▶ _Provided material_:
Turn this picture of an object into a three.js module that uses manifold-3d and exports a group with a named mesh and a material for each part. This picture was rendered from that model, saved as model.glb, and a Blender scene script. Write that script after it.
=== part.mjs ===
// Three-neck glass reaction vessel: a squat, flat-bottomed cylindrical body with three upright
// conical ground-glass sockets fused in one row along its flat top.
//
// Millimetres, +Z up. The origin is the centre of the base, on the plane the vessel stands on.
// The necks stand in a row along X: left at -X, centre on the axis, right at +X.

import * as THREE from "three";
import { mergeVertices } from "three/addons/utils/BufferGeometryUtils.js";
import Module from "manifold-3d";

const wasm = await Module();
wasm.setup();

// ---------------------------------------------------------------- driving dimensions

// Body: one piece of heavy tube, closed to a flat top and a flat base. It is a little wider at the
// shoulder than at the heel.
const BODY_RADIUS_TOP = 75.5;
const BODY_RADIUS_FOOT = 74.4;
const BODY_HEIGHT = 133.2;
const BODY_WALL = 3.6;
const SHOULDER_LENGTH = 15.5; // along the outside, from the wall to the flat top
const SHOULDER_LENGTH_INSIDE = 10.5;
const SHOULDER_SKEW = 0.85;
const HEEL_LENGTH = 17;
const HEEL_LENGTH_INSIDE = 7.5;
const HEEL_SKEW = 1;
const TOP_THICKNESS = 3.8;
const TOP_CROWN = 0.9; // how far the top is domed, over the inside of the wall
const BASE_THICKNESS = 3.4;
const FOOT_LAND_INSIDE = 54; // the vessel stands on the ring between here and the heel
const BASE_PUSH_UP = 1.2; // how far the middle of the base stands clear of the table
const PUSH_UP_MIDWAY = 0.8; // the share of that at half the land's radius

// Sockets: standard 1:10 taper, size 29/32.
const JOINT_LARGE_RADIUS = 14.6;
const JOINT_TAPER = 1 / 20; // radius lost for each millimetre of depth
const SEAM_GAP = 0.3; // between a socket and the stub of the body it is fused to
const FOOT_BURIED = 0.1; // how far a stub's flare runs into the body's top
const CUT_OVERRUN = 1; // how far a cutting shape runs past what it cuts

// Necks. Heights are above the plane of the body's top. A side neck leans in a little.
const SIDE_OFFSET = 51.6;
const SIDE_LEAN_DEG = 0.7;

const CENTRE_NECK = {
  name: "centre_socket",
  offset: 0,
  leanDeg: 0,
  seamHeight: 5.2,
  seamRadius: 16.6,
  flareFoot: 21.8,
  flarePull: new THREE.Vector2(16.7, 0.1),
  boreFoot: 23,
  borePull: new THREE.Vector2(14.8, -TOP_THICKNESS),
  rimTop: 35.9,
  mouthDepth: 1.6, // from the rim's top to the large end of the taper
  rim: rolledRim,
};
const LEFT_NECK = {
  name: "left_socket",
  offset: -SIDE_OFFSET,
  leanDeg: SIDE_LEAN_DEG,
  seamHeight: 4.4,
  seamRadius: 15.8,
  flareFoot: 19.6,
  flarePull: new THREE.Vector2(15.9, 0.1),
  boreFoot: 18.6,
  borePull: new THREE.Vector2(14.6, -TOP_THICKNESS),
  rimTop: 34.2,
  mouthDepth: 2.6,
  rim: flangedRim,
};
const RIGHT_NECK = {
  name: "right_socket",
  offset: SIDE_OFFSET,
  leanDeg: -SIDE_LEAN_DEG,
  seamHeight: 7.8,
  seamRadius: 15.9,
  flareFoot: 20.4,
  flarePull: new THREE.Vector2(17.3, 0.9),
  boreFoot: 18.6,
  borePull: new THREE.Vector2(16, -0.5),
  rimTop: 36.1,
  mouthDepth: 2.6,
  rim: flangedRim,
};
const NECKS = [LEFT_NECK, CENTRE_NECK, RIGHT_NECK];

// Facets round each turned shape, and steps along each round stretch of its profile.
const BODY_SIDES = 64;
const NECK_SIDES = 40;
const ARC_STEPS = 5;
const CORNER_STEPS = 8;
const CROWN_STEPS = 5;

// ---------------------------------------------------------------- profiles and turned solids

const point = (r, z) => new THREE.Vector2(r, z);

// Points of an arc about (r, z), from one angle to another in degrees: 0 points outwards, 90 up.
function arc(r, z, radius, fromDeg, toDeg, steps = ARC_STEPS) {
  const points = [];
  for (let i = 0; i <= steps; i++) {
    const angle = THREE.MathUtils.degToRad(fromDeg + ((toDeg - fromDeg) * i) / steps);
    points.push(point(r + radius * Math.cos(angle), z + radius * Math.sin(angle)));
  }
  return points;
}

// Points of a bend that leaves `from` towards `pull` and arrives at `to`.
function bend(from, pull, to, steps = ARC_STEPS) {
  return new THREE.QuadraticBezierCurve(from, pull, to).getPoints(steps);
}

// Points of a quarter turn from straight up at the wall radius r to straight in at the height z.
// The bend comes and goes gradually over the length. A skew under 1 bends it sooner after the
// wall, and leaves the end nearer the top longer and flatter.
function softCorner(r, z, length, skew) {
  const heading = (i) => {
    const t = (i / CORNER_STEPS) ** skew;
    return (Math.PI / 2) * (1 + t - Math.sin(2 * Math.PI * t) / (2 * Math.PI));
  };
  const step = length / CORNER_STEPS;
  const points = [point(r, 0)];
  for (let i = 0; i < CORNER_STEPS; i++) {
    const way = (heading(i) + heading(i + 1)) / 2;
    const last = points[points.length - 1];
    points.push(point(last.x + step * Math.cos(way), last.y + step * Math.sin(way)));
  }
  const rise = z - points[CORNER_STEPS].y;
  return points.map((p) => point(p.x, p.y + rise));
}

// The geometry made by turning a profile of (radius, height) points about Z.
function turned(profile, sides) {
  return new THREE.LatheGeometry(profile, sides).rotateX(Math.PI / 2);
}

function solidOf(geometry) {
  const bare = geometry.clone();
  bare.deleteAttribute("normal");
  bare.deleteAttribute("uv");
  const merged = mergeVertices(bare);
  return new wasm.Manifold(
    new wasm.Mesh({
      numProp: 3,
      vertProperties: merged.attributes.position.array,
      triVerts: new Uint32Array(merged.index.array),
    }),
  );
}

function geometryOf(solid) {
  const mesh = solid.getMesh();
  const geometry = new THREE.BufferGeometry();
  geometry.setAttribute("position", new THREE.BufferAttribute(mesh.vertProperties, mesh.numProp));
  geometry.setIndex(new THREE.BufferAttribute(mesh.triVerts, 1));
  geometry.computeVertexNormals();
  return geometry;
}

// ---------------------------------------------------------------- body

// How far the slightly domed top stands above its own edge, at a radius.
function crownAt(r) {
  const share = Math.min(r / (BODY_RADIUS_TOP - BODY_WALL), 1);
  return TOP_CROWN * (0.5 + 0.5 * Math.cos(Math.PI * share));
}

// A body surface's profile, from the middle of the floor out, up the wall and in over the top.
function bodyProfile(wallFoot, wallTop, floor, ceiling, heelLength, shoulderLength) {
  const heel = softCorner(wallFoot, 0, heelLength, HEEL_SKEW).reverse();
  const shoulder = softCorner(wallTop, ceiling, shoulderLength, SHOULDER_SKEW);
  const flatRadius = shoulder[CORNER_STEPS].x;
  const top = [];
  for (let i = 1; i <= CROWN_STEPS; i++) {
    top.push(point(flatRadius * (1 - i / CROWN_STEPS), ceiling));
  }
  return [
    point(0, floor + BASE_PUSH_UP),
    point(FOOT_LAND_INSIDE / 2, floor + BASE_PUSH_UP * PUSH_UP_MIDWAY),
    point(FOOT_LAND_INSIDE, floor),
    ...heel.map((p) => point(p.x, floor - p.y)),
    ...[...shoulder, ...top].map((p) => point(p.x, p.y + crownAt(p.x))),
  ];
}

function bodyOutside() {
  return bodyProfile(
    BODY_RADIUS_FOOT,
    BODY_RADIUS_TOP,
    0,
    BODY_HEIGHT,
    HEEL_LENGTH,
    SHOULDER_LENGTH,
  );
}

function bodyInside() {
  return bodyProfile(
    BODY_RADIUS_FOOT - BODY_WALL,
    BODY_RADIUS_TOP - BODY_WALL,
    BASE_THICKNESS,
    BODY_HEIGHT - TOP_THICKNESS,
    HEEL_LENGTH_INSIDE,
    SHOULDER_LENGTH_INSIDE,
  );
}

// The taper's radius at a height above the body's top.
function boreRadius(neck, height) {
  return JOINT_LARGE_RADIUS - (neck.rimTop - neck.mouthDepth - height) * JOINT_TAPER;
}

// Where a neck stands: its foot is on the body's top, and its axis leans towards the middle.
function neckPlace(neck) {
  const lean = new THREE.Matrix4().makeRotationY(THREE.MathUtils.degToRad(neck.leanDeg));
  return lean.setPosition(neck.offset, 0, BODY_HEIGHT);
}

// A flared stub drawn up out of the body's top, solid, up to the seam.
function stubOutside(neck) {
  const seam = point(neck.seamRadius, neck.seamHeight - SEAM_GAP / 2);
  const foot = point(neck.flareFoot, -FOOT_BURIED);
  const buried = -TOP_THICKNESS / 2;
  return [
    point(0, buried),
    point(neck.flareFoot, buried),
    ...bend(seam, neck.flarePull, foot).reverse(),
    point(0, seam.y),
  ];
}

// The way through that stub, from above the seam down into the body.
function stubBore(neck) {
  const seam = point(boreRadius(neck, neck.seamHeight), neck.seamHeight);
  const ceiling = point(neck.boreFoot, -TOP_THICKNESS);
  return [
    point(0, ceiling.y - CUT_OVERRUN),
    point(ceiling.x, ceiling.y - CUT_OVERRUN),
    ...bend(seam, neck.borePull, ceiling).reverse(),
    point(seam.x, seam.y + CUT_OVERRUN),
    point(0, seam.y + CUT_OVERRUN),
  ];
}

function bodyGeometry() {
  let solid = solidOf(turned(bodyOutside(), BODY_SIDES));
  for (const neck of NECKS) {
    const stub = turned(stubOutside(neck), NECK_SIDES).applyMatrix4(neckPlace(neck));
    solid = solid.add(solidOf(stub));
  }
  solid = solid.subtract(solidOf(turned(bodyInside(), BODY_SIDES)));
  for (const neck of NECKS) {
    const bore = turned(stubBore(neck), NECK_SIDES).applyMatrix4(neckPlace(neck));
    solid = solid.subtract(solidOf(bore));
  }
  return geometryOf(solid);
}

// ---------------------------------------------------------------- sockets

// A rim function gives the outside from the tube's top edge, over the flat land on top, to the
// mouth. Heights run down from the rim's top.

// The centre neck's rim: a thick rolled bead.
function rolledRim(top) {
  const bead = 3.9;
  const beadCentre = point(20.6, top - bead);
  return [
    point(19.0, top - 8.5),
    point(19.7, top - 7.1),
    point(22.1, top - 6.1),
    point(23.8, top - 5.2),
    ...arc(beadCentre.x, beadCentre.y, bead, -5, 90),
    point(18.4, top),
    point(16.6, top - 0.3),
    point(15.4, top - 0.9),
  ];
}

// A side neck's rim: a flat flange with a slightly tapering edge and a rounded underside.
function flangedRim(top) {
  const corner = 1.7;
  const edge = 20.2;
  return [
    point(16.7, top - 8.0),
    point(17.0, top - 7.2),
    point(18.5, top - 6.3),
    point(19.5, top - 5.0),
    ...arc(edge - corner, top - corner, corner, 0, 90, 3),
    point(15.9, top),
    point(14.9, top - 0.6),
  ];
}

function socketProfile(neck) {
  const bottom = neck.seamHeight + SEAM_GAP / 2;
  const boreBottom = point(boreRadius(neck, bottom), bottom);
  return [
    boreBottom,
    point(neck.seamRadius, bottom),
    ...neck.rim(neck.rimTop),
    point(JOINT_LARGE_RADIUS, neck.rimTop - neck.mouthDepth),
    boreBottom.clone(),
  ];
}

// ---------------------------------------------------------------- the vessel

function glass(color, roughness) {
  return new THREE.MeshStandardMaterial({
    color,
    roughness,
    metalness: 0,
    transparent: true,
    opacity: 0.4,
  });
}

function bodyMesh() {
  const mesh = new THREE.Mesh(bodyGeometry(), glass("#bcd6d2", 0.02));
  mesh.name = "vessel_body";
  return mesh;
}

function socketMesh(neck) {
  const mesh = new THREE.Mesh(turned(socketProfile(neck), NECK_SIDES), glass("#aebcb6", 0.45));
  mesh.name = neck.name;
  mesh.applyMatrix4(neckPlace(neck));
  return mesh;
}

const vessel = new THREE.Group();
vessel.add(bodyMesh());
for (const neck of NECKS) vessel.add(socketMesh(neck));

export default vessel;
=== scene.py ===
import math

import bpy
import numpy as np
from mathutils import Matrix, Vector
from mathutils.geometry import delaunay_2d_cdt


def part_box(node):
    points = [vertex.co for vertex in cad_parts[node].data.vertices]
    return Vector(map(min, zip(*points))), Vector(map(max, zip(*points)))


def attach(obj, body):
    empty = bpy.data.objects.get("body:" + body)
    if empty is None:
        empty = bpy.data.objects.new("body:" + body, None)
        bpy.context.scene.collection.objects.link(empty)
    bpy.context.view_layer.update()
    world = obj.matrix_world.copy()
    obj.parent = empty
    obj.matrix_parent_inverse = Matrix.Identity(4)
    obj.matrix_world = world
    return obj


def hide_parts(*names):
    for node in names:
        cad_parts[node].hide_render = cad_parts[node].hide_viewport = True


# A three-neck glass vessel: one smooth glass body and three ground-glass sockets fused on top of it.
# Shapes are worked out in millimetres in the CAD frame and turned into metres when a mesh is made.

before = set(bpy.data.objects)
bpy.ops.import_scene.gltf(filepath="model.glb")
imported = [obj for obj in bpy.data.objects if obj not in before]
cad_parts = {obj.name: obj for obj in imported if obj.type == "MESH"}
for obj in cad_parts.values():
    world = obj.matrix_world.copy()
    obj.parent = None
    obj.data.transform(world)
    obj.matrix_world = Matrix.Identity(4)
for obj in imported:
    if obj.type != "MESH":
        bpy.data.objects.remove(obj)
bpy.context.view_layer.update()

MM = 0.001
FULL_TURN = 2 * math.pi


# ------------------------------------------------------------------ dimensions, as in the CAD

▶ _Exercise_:
Print exactly the lines above from the one with "const vessel = new THREE.Group();" to the one with "before = set(bpy.data.objects)", including both.

▶ _Written response_:
const vessel = new THREE.Group();
vessel.add(bodyMesh());
for (const neck of NECKS) vessel.add(socketMesh(neck));

export default vessel;
=== scene.py ===
import math

import bpy
import numpy as np
from mathutils import Matrix, Vector
from mathutils.geometry import delaunay_2d_cdt


def part_box(node):
    points = [vertex.co for vertex in cad_parts[node].data.vertices]
    return Vector(map(min, zip(*points))), Vector(map(max, zip(*points)))


def attach(obj, body):
    empty = bpy.data.objects.get("body:" + body)
    if empty is None:
        empty = bpy.data.objects.new("body:" + body, None)
        bpy.context.scene.collection.objects.link(empty)
    bpy.context.view_layer.update()
    world = obj.matrix_world.copy()
    obj.parent = empty
    obj.matrix_parent_inverse = Matrix.Identity(4)
    obj.matrix_world = world
    return obj


def hide_parts(*names):
    for node in names:
        cad_parts[node].hide_render = cad_parts[node].hide_viewport = True


# A three-neck glass vessel: one smooth glass body and three ground-glass sockets fused on top of it.
# Shapes are worked out in millimetres in the CAD frame and turned into metres when a mesh is made.

before = set(bpy.data.objects)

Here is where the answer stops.